» RECORD LIST:
* Start *

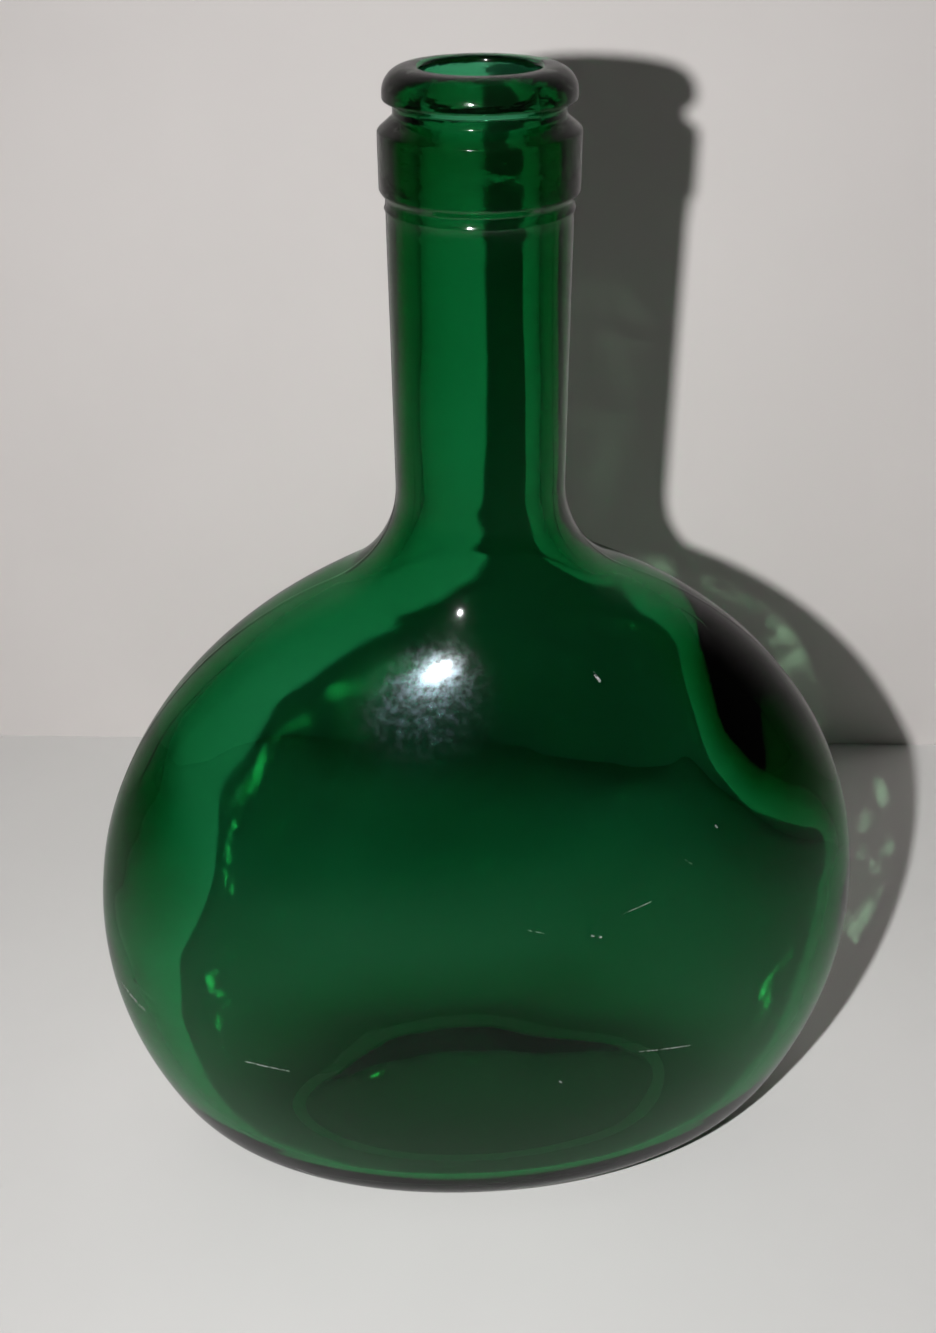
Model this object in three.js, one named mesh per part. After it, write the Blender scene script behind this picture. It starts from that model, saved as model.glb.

* End *
* Start *

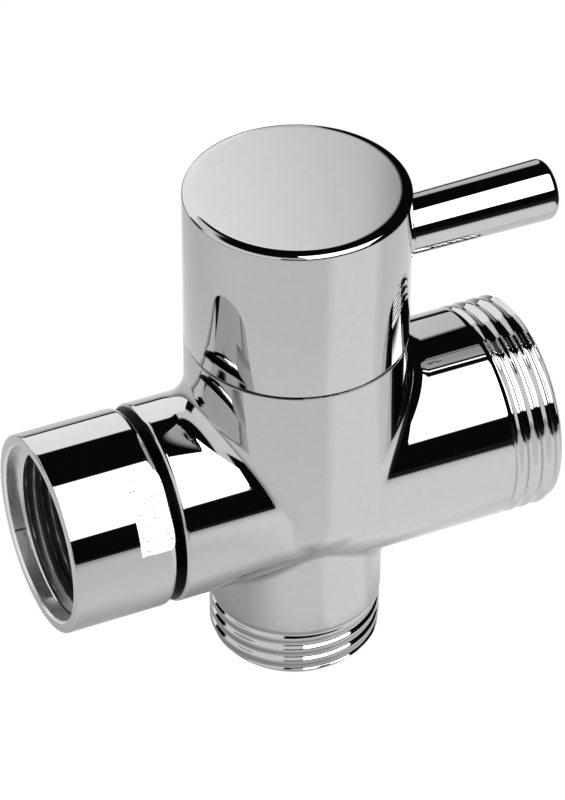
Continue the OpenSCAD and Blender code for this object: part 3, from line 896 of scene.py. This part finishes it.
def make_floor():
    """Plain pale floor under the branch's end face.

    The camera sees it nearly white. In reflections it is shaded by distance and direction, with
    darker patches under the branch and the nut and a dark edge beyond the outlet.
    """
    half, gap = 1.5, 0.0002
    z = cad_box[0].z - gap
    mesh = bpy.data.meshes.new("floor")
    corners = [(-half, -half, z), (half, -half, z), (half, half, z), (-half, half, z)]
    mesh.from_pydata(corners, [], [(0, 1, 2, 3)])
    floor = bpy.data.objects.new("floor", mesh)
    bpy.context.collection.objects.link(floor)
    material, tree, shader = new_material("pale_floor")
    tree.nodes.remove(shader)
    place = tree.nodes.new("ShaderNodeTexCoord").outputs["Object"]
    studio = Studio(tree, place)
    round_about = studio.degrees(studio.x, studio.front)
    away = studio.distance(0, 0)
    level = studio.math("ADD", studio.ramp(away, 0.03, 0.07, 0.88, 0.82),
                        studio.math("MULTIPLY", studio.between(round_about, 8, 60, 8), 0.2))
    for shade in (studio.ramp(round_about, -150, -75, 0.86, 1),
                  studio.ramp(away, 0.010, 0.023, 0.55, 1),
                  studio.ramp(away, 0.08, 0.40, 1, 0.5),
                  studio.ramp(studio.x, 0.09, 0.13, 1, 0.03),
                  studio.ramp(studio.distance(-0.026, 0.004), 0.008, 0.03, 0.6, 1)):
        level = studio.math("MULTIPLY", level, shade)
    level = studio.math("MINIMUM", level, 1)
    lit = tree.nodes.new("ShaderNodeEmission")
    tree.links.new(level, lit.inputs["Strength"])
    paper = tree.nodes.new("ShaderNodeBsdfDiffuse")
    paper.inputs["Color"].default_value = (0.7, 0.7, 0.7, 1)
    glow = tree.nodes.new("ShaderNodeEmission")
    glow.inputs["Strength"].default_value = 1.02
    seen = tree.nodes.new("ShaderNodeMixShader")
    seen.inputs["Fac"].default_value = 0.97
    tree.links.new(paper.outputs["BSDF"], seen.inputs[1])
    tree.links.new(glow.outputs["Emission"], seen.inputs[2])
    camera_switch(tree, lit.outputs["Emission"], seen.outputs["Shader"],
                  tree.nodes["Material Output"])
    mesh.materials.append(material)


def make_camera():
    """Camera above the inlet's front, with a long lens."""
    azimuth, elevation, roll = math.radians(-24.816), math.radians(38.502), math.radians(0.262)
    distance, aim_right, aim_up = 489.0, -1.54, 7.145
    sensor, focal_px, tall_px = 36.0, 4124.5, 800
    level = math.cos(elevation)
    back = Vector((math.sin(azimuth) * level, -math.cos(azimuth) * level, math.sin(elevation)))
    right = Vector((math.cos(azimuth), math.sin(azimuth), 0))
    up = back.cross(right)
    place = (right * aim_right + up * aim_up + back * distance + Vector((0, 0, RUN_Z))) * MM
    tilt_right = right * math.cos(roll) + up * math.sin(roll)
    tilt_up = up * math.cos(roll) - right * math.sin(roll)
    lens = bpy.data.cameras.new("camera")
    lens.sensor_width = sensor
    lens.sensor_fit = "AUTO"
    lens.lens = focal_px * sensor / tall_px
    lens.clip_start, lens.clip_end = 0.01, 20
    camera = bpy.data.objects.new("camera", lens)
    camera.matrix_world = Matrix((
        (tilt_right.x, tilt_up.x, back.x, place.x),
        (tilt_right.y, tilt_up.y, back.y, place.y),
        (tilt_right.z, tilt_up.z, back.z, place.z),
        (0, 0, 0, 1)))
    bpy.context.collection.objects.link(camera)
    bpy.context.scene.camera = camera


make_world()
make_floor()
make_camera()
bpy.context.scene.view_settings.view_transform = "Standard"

* End *
* Start *

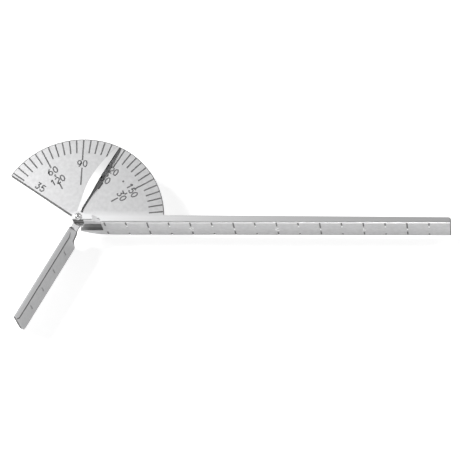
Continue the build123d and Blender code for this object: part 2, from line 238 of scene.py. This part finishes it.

* End *

» PROMPT:
Produce only the lines from the line containing "Continue the OpenSCAD" through the line containing "branch's end face.", inclusive of both, exactly as they stand in the entries above.

» OUTPUT FOR THIS TASK:
Continue the OpenSCAD and Blender code for this object: part 3, from line 896 of scene.py. This part finishes it.
def make_floor():
    """Plain pale floor under the branch's end face.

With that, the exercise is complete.